Most people call the shoes the foundation of a male wardrobe. I say it's the watch. When you get home from work what's the first thing you take off? It definitely isn't the watch.

Which means you know what's next? Shoes!

3 comments:

Zack said...

This is the wristwatch version of the formal table setting, it seems. Soup spoon, teaspoon, salad fork, fish fork, dinner fork, dessert fork.

Personally, I try not to own things I would be upset to lose or break. I make allowances based on perceived needs, of course (hi iPhone), but the fewer things I have unweaving my mind with worry the better. I do not want a $400 watch, or a $200 watch, or really even a $100 watch for this reason. I bang my watch into stuff all the time. It is a $30 watch. My previous watch was also a $30 watch, and I loved it until I went swimming with it and it rusted up. It had a dark red face, dark green band, and it was rubber, rubber, rubber. Loved it, broke it, got over it. It's not worth fretting about a watch, in my opinion, although if one is going to be gung ho in fretting over a watch, your post seems like a good reference.

If you ask me, everything in the "complications" section of your post is an undesirable feature. Keep the watch face simple and clean, whether it's a $10 watch or a $4000 watch.

I'm open to getting a watch like you discuss one day, once my limbs are less independently reckless, but not one with a visible brand on it. I ain't a billboard.
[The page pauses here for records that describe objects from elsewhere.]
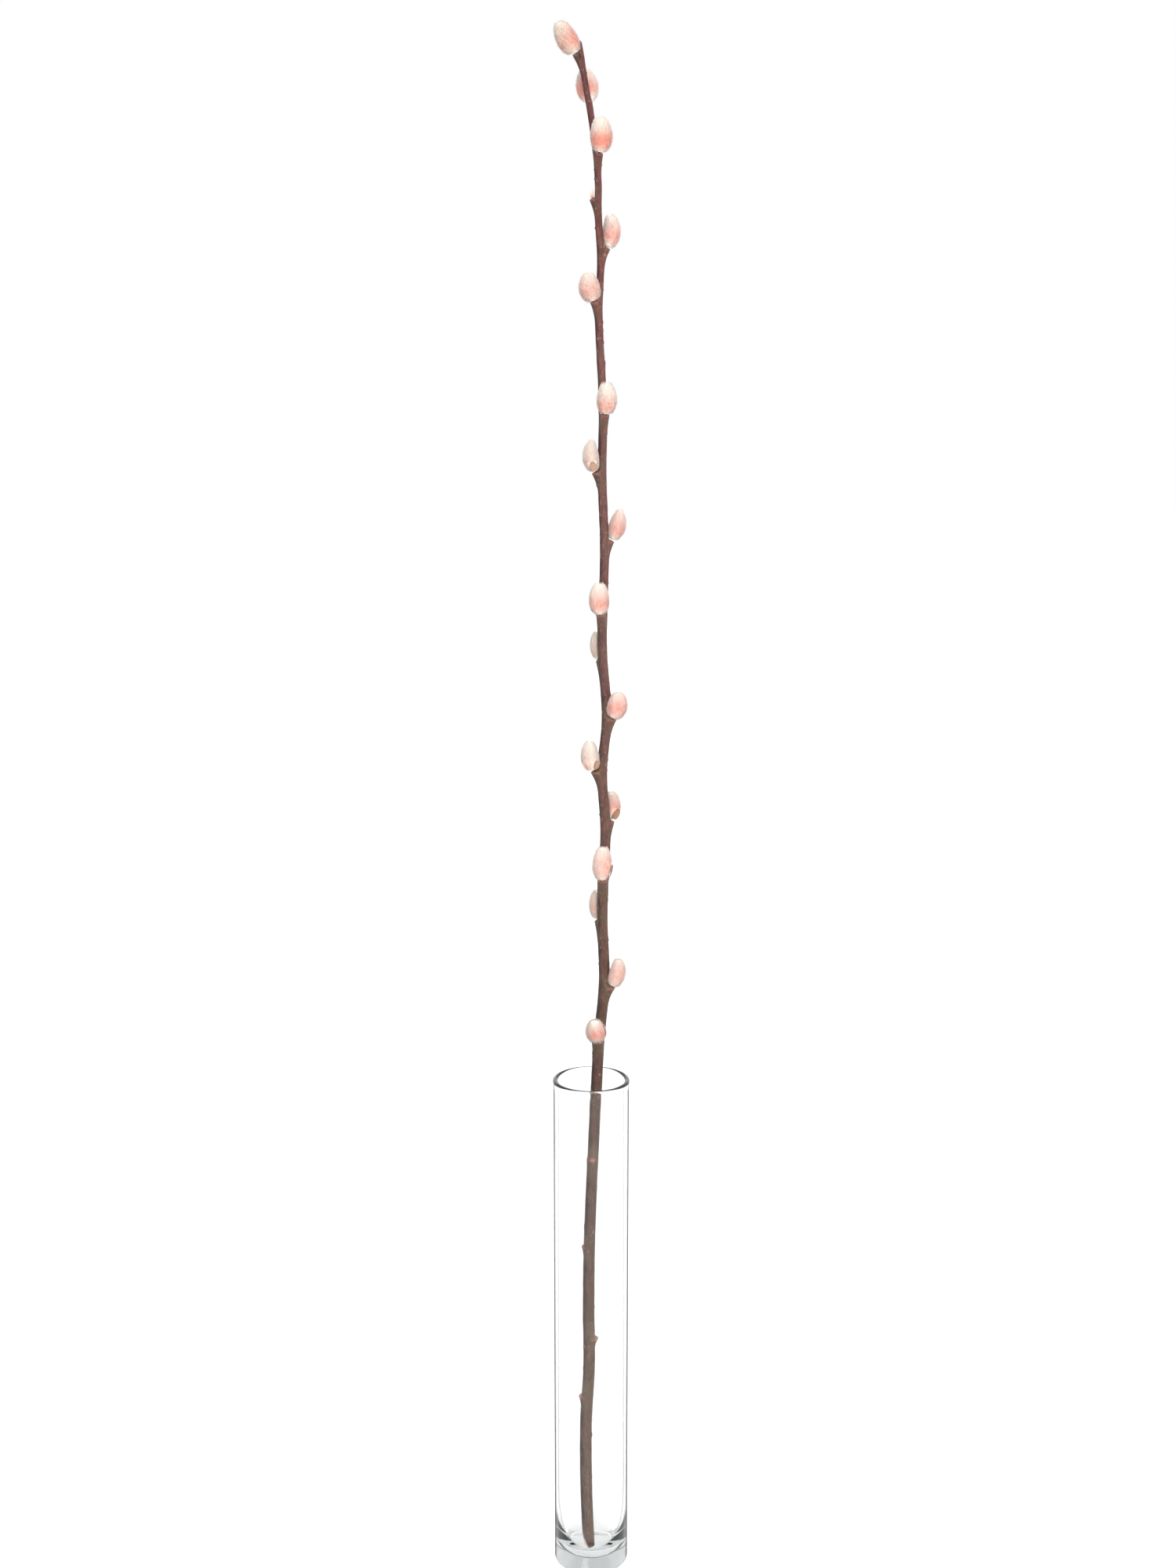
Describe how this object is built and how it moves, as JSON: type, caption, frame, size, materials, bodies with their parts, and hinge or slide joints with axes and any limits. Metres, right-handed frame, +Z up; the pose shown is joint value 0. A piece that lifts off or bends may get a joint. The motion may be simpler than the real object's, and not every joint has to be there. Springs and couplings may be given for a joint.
{
  "type": "pussy willow stem in glass vase",
  "caption": "Tall pink pussy willow stem with furry catkins in a spiral, leaning back against the rim of a slim clear glass cylinder vase.",
  "frame": {"origin": "centre of the vase's flat underside, on the vase's axis", "axes": "+Z up along the vase's axis; -Y is the front, where the picture looks from; the stem leans back towards +Y; +X is to the right seen from the front"},
  "size_m": [0.0512, 0.1097, 1.024],
  "materials": {
    "clear_glass": "clear and smooth, fire-polished lip",
    "bark": "smooth young bark, satin, reddish brown to grey brown at the foot",
    "catkin_silk": "soft silky hair, salmon pink below and cream above",
    "bud_scale": "thin dry bud scale, satin"
  },
  "bodies": {
    "root": {"vase": "clear_glass", "stem": "bark", "catkin_01": "catkin_silk", "catkin_02": "catkin_silk", "catkin_03": "catkin_silk", "catkin_04": "catkin_silk", "catkin_05": "catkin_silk", "catkin_06": "catkin_silk", "catkin_07": "catkin_silk", "catkin_08": "catkin_silk", "catkin_09": "catkin_silk", "catkin_10": "catkin_silk", "catkin_11": "catkin_silk", "catkin_12": "catkin_silk", "catkin_13": "catkin_silk", "catkin_14": "catkin_silk", "closed_bud_15": "bud_scale", "catkin_16": "catkin_silk", "catkin_17": "catkin_silk", "catkin_18": "catkin_silk", "bud_scale_01": "bud_scale", "bud_scale_04": "bud_scale", "bud_scale_05": "bud_scale", "bud_scale_06a": "bud_scale", "bud_scale_06b": "bud_scale", "bud_scale_11": "bud_scale"}
  },
  "joints": []
}
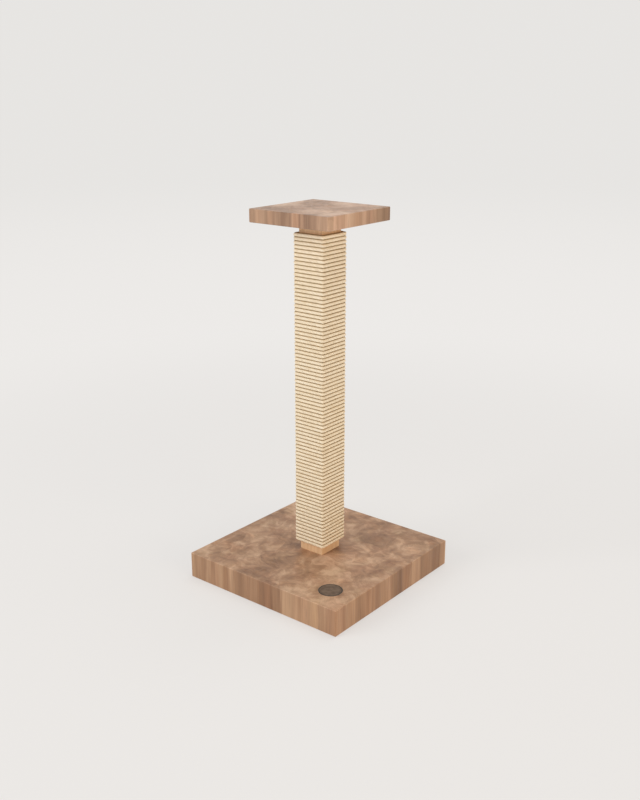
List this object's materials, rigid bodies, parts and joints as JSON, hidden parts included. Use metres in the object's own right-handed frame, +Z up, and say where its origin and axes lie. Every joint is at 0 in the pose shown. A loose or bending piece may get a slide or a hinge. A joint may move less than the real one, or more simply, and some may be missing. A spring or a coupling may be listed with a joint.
{
  "type": "cat scratching post",
  "caption": "Square hardwood post wound with sisal rope on a heavy square wooden block, with a small square wooden plate on top, for a cat to scratch.",
  "frame": {"origin": "on the floor, under the middle of the square block", "axes": "+Z up along the post, +X and -Y the two sides that meet at the corner with the inlaid disc, +Y the back, where the rope climbs from turn to turn"},
  "size_m": [0.4, 0.4, 0.798],
  "materials": {
    "block_wood": "oiled end-grain hardwood, matt",
    "plate_wood": "oiled end-grain hardwood, matt",
    "post_wood": "sanded pale hardwood, matt",
    "dowel_wood": "plain beech",
    "sisal": "three-strand sisal rope",
    "disc_metal": "dark bronze, satin",
    "pad_rubber": "matt",
    "zinc_steel": "zinc plated",
    "insert_brass": "plain"
  },
  "bodies": {
    "root": {"base_block": "block_wood", "base_disc": "disc_metal", "core_post": "post_wood", "rope_length_1": "sisal", "rope_length_2": "sisal", "rope_length_3": "sisal", "rope_length_4": "sisal", "top_plate": "plate_wood", "base_bolt": "zinc_steel", "base_washer": "zinc_steel", "post_insert": "insert_brass", "base_dowel_1": "dowel_wood", "base_dowel_2": "dowel_wood", "plate_dowel_1": "dowel_wood", "plate_dowel_2": "dowel_wood", "foot_pad_front_left": "pad_rubber", "foot_pad_front_right": "pad_rubber", "foot_pad_back_left": "pad_rubber", "foot_pad_back_right": "pad_rubber"}
  },
  "joints": []
}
... But six watches at a minimum? Really? No offense, but I don't think I'll ever be that metro. I'd have trouble believing that even the second watch is worth the mental energy it costs.

Also: maybe if you had an iPhone instead of a Blackberry in a neon condom you wouldn't be ashamed to show it to girls.

David J.D. said...

Fair enough.

I will say that the right $100 is at least three times less likely to break/corrode/scratch than a $30 watch.

The orange condom just makes it really hard to take my phone out of my pocket. It's all rubbery.

Fortunately, I just purchased a blue watch with an orange band to go with my Blackberry.

Pat Flaherty said...

what about tokyo flash? definitely starts a conversation!